Every day, parents go to Facebook to ask for advice in groups, share pictures of their kids or just stay connected with family in different places. And for many parents, they also have questions about how Facebook works once their kids join.
That’s why Facebook launched the Parents Portal, a new section of the Facebook Safety Centre.
Whether you have a personal account, or whether your teen has one, some basic information and tips have been compiled to help parents get the most out of the experience and help their children navigate their experience.
Parents can also get in touch with online safety experts around the world, who offer resources specifically for parents.
Let your child know the same rules apply online as apply offline:
If it’s not something you want others to do to you, don’t do it to others. Just as you might tell your child to look both ways before crossing the street or to wear a helmet while riding their bike, teach them to think before they share online.
Try to be a good role model:
The adage that children will “do as you do, not as you say” is as true online as it is offline. If you set time restrictions on when your child can use social media or be online (for example, no texting after 22h00), follow the same rules.
Data suggest parents should engage online with their children as soon as they are on social media.

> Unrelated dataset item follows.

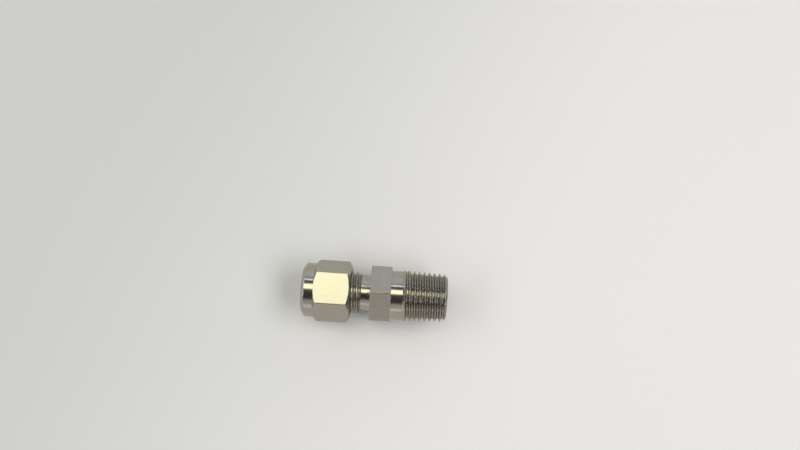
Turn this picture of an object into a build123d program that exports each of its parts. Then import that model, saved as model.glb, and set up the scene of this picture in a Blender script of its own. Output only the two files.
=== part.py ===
from build123d import *
from math import atan, ceil, cos, degrees, radians, sqrt, tan
import os

# Male tube fitting: a quarter inch tube on the left, an R 1/4 taper pipe thread on the right.
# Everything is in millimetres.  The axis of the fitting is X, the tube end is at -X, Z is up.
# x = 0 is the shoulder inside the body where the end of the tube stops.

# Tube, and the play round it in each piece
tube_dia = 6.35
socket_play = 0.10
ferrule_play = 0.13
nut_bore_play = 0.25

# Passages inside the body
flow_bore_dia = 4.8
socket_depth = 4.6
cone_length = 3.0
cone_rise = 0.825
bore_edge_break = 0.3

# Wrench hexagons of body and nut, 9/16 inch across flats
hex_flats = 14.2875
hex_corner_radius = 0.35
hex_chamfer_angle = 30.0
body_hex_x = 2.8
body_hex_width = 5.4
body_corner_trim = 0.50

# Nose with the coupling thread 7/16-20, a fine thread drawn plain at its major diameter
nose_land = 0.68
nose_chamfer = 0.8
nose_thread_end_x = 0.35
coupling_depth = 0.75
neck_relief = 0.08

# Male end with the taper pipe thread R 1/4, 19 threads to the inch
male_end_length = 14.7
male_neck_length = 3.1
pipe_gauge_dia = 13.157
pipe_gauge_length = 6.0
pipe_taper = 1 / 32
pipe_pitch = 1.337
pipe_depth = 0.82
pipe_crest_flat = 0.10
pipe_half_angle = 27.5
pipe_first_groove = 1.166
pipe_runout_turns = 0.5
pipe_neck_relief = 0.35
pipe_neck_step = 0.45
pipe_end_chamfer = 0.95

# Ferrules, from the tube outwards
ferrule_gap = 0.06
front_tip_wall = 0.30
front_cone_play = 0.07
front_cone_length = 3.25
front_cone_slope = 0.2
front_rim_length = 0.9
back_tip_wall = 0.21
back_nose_rise = 0.65
back_nose_length = 0.95
back_flange_length = 0.48
flange_height = 0.50

# Nut
nut_length = 12.7
nut_clocking = 27.0
nut_bore_length = 3.12
nut_shoulder_gap = 0.08
nut_chamber_play = 0.15
nut_thread_length = 7.9
nut_thread_clearance = 0.12
nut_corner_trim = 1.50
collar_length = 3.2
collar_step = 0.04
collar_chamfer_axial = 0.8
collar_chamfer_radial = 1.1
collar_shoulder_angle = 35.0

# Body: radii and stations that follow from the sizes above
socket_r = (tube_dia + socket_play) / 2
flow_r = flow_bore_dia / 2
cone_mouth_r = socket_r + cone_rise
cone_slope = cone_rise / cone_length
nose_end_x = -socket_depth - cone_length
coupling_r = cone_mouth_r + nose_land + nose_chamfer
coupling_root_r = coupling_r - coupling_depth
neck_r = coupling_root_r - neck_relief
hex_corner_r = hex_flats / sqrt(3)
body_hex_end_x = body_hex_x + body_hex_width
overall_end_x = body_hex_end_x + male_end_length
male_neck_end_x = body_hex_end_x + male_neck_length
pipe_gauge_x = overall_end_x - pipe_gauge_length
pipe_groove_x = male_neck_end_x + pipe_first_groove
pipe_turns = ceil((overall_end_x - pipe_groove_x) / pipe_pitch)

# Ferrules: the front one sits in the mouth of the body, the back one in the front one
ferrule_bore_r = (tube_dia + ferrule_play) / 2
front_tip_r = ferrule_bore_r + front_tip_wall
front_tip_x = nose_end_x + (cone_mouth_r - front_cone_play - front_tip_r) / cone_slope
front_rim_x = front_tip_x - front_cone_length
front_back_x = front_rim_x - front_rim_length
back_tip_r = ferrule_bore_r + back_tip_wall
back_nose_r = back_tip_r + back_nose_rise
ferrule_r = back_nose_r + flange_height
back_flange_x = front_back_x - ferrule_gap
back_rear_x = back_flange_x - back_flange_length

# Nut: its shoulder bears on the back ferrule, and the rest of it follows
nut_bore_r = (tube_dia + nut_bore_play) / 2
chamber_r = ferrule_r + nut_chamber_play
nut_shoulder_x = back_rear_x - nut_shoulder_gap - (ferrule_r - nut_bore_r)
nut_face_x = nut_shoulder_x - nut_bore_length
nut_inner_x = nut_face_x + nut_length
nut_hex_x = nut_face_x + collar_length
nut_thread_x = nut_inner_x - nut_thread_length
nut_thread_r = coupling_r + nut_thread_clearance
collar_r = hex_flats / 2 - collar_step


def pipe_crest_r(x):
    """Crest radius of the taper thread at station x."""
    return pipe_gauge_dia / 2 + (pipe_gauge_x - x) * pipe_taper


male_neck_r = pipe_crest_r(male_neck_end_x) - pipe_neck_relief


def ring(points):
    """Solid of revolution round the X axis from a closed profile of (x, radius) points."""
    with BuildPart(mode=Mode.PRIVATE) as turned:
        with BuildSketch(Plane.XY):
            with BuildLine():
                Polyline(*points, close=True)
            make_face()
        revolve(axis=Axis.X)
    return turned.part


def hex_bar(x, width, clocking):
    """Hexagonal bar from x to x + width with lightly rounded corners."""
    with BuildPart(mode=Mode.PRIVATE) as bar:
        with BuildSketch(Plane.YZ.offset(x)) as outline:
            RegularPolygon(hex_flats / 2, 6, major_radius=False, rotation=90 + clocking)
            fillet(outline.vertices(), hex_corner_radius)
        extrude(amount=width)
    return bar.part


def corner_chamfer(face_x, inward, face_r, angle):
    """Ring that turns the corners of a hexagon down towards radius face_r at face_x."""
    outer_r = hex_flats
    run = (outer_r - face_r) * tan(radians(angle)) * inward
    return ring([(face_x, face_r), (face_x, outer_r), (face_x + run, outer_r)])


def groove(pitch, x, r, lower, upper, height, lean=0.0, fall=0.0, turns=1.04):
    """Piece of a thread groove wound round X, starting straight above the axis at station x.

    Its half width grows from lower at radius r to upper at r + height.  Its floor leans
    by lean per unit of X, and the whole strip falls towards the axis by fall per unit.
    """
    cone = -degrees(atan(fall))

    def edge(dx, radius):
        return Edge.make_helix(
            pitch / cos(radians(cone)), pitch * turns, radius - lean * dx,
            center=(x + dx, 0, 0), normal=(1, 0, 0), angle=cone,
        )

    edges = [edge(-lower, r), edge(lower, r), edge(upper, r + height), edge(-upper, r + height)]
    walls = [Face.make_surface_from_curves(edges[i], edges[(i + 1) % 4]) for i in range(4)]
    ends = [Face(Wire.make_polygon([e @ t for e in edges], close=True)) for t in (0, 1)]
    return Solid(Shell(walls + ends))


# Half widths of the pipe thread groove, at the root and a little above the crest
cutter_rise = 0.25
pipe_slope = tan(radians(pipe_half_angle))
pipe_half_top = (pipe_pitch - pipe_crest_flat) / 2
pipe_lower = pipe_half_top - pipe_depth * pipe_slope
pipe_upper = pipe_half_top + cutter_rise * pipe_slope

# Profiles of the turned ends of the body
nose_profile = [
    (nose_end_x, cone_mouth_r),
    (nose_end_x, coupling_r - nose_chamfer),
    (nose_end_x + nose_chamfer, coupling_r),
    (nose_thread_end_x - coupling_depth, coupling_r),
    (nose_thread_end_x, coupling_root_r),
    (nose_thread_end_x, neck_r),
    (body_hex_x + 0.1, neck_r),
    (body_hex_x + 0.1, flow_r),
    (0, flow_r),
    (0, socket_r),
    (-socket_depth, socket_r),
]
male_profile = [
    (body_hex_end_x - 0.1, flow_r),
    (body_hex_end_x - 0.1, male_neck_r),
    (male_neck_end_x, male_neck_r),
    (male_neck_end_x + pipe_neck_step, pipe_crest_r(male_neck_end_x + pipe_neck_step)),
    (overall_end_x - pipe_end_chamfer, pipe_crest_r(overall_end_x - pipe_end_chamfer)),
    (overall_end_x, pipe_crest_r(overall_end_x) - pipe_depth),
    (overall_end_x, flow_r + bore_edge_break),
    (overall_end_x - bore_edge_break, flow_r),
]

with BuildPart() as body:
    # Nose, hexagon and male end are one turned bar
    add(ring(nose_profile))
    add(hex_bar(body_hex_x, body_hex_width, 0))
    with BuildSketch(Plane.YZ.offset(body_hex_x)):
        Circle(flow_r)
    extrude(amount=body_hex_width, mode=Mode.SUBTRACT)
    for end_x, inward in ((body_hex_x, 1), (body_hex_end_x, -1)):
        add(
            corner_chamfer(end_x, inward, hex_corner_r - body_corner_trim, hex_chamfer_angle),
            mode=Mode.SUBTRACT,
        )
    add(ring(male_profile))

    # Taper thread, turn by turn towards the open end
    for i in range(pipe_turns):
        turn_x = pipe_groove_x + i * pipe_pitch
        add(
            groove(
                pipe_pitch, turn_x, pipe_crest_r(turn_x) - pipe_depth,
                pipe_lower, pipe_upper, pipe_depth + cutter_rise,
                lean=pipe_taper, fall=pipe_taper,
            ),
            mode=Mode.SUBTRACT,
        )

    # Run-out, where the tool leaves the metal on its way to the neck
    runout_x = pipe_groove_x - pipe_runout_turns * pipe_pitch
    runout_fall = (pipe_depth + pipe_taper) / (pipe_runout_turns * pipe_pitch)
    runout = groove(
        pipe_pitch, runout_x, pipe_crest_r(runout_x),
        pipe_lower, pipe_upper, pipe_depth + cutter_rise,
        lean=pipe_taper, fall=runout_fall, turns=pipe_runout_turns + 0.01,
    )
    add(runout.rotate(Axis.X, -360 * pipe_runout_turns), mode=Mode.SUBTRACT)

# Nut: round collar at the tube end, hexagon, chamber for the ferrules behind the thread
nut_profile = [
    (nut_face_x, nut_bore_r + bore_edge_break),
    (nut_face_x, collar_r - collar_chamfer_radial),
    (nut_face_x + collar_chamfer_axial, collar_r),
    (nut_hex_x + 0.5, collar_r),
    (nut_hex_x + 0.5, nut_bore_r),
    (nut_face_x + bore_edge_break, nut_bore_r),
]
hollow_profile = [
    (nut_shoulder_x - 1.0, 0),
    (nut_shoulder_x - 1.0, nut_bore_r),
    (nut_shoulder_x, nut_bore_r),
    (nut_shoulder_x + chamber_r - nut_bore_r, chamber_r),
    (nut_thread_x, chamber_r),
    (nut_thread_x, nut_thread_r),
    (nut_inner_x, nut_thread_r),
    (nut_inner_x, 0),
]

with BuildPart() as nut:
    add(hex_bar(nut_hex_x, nut_length - collar_length, nut_clocking))
    add(
        corner_chamfer(nut_hex_x, 1, collar_r, collar_shoulder_angle),
        mode=Mode.SUBTRACT,
    )
    add(
        corner_chamfer(nut_inner_x, -1, hex_corner_r - nut_corner_trim, hex_chamfer_angle),
        mode=Mode.SUBTRACT,
    )
    add(ring(nut_profile))
    add(ring(hollow_profile), mode=Mode.SUBTRACT)

# Front ferrule: cone towards the body, recess for the back ferrule behind
front_profile = [
    (front_tip_x, ferrule_bore_r),
    (front_tip_x, front_tip_r),
    (front_rim_x, front_tip_r + front_cone_length * front_cone_slope),
    (front_rim_x, ferrule_r),
    (front_back_x, ferrule_r),
    (front_back_x, back_nose_r + ferrule_gap),
    (front_back_x + back_nose_length, back_tip_r + ferrule_gap),
    (front_back_x + back_nose_length, ferrule_bore_r),
]

with BuildPart() as front_ferrule:
    add(ring(front_profile))

# Back ferrule: nose into the front ferrule, sloping rear face against the nut
back_profile = [
    (back_flange_x + back_nose_length, ferrule_bore_r),
    (back_flange_x + back_nose_length, back_tip_r),
    (back_flange_x, back_nose_r),
    (back_flange_x, ferrule_r),
    (back_rear_x, ferrule_r),
    (back_rear_x - (ferrule_r - ferrule_bore_r), ferrule_bore_r),
]

with BuildPart() as back_ferrule:
    add(ring(back_profile))

body.part.label = "body"
nut.part.label = "nut"
front_ferrule.part.label = "front_ferrule"
back_ferrule.part.label = "back_ferrule"

os.makedirs("parts", exist_ok=True)
export_step(body.part, "parts/body.step")
export_step(nut.part, "parts/nut.step")
export_step(front_ferrule.part, "parts/front_ferrule.step")
export_step(back_ferrule.part, "parts/back_ferrule.step")
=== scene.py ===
# %% [markdown]
# # A tube fitting on a pale table
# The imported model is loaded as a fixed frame. The plain solids of body, nut and ferrules
# are then replaced by finer meshes of the same sizes, with both threads cut in full.

# %% Load the frame
import math

import bmesh
import bpy
from mathutils import Matrix, Vector


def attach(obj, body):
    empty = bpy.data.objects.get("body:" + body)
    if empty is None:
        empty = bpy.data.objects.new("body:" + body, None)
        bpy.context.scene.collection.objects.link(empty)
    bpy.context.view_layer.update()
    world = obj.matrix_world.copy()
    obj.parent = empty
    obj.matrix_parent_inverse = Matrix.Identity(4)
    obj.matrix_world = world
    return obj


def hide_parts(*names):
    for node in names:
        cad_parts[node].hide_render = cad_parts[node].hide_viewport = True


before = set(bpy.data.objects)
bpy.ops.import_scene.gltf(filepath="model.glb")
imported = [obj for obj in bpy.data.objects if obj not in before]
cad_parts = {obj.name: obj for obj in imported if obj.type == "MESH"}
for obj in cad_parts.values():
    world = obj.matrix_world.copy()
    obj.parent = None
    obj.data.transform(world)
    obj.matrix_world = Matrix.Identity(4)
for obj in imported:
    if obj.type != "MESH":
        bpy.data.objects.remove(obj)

MM = 0.001
TURN = 2 * math.pi
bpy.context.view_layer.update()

# %% [markdown]
# ## Sizes
# All sizes are in millimetres, along X, the axis of the fitting, or as radii round it, and
# x = 0 is where the tube stops. They repeat those of the solids, so that every piece made
# here fits its CAD node. New are the coupling thread, the small arcs at edges and the least
# width of the body's chamfers. The sizes in this cell are the ones that several pieces share.

# %% Sizes shared by the pieces
FLAT, NUT_LEAN = 7.14375, 3
NUT_FACE, MALE_END, EDGE_BREAK = -15.19, 22.9, 0.3
NOSE_CREST, COUPLING_PITCH, COUPLING_GROOVE = 5.53, 1.27, -2.63
PIPE_GAUGE_X, PIPE_GAUGE_R, PIPE_TAPER = 16.9, 6.5785, 1 / 32
TAN30 = math.tan(math.radians(30))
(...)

Consider “friending” them when they join Facebook.
Just as you lay the foundation early for dialogue and conversation offline with your children, you should lay that foundation early online.
It gets harder to do so if you wait. Even before they are on social media, talk to them about technology as a whole. It can help lay the groundwork for future conversations.
Identify and seize key moments:
For example, when your child gets their first cell phone, it’s a good time to set ground rules.
When your child turns 13-years-old and is old enough to join Facebook and other social media, it’s a good time to talk about safe sharing.
When your child gets a driver’s license, it’s a good time to discuss the importance of not texting and driving.
Typically, you can adopt the same parenting style for your child’s online activities as you do for their offline activities. If you find that your child responds best to a negotiated agreement, create a contract that you can both sign. Or, maybe your child just needs to know the basic rules.
Ask your children to teach you:
Not on Facebook? Or, maybe you’re interested in trying a streaming music service? If your children are already familiar with these apps and sites, they can be an excellent resource.
The conversation can also serve as an opportunity to talk about issues of safety, privacy and security.
For example, you can ask them questions about privacy settings as you set up your own Facebook account. And, as most parents know all too well, your child will likely appreciate the opportunity to teach you.
This list is only a starting point and may not exactly fit the needs of your family – the important thing is that you’re having the conversation.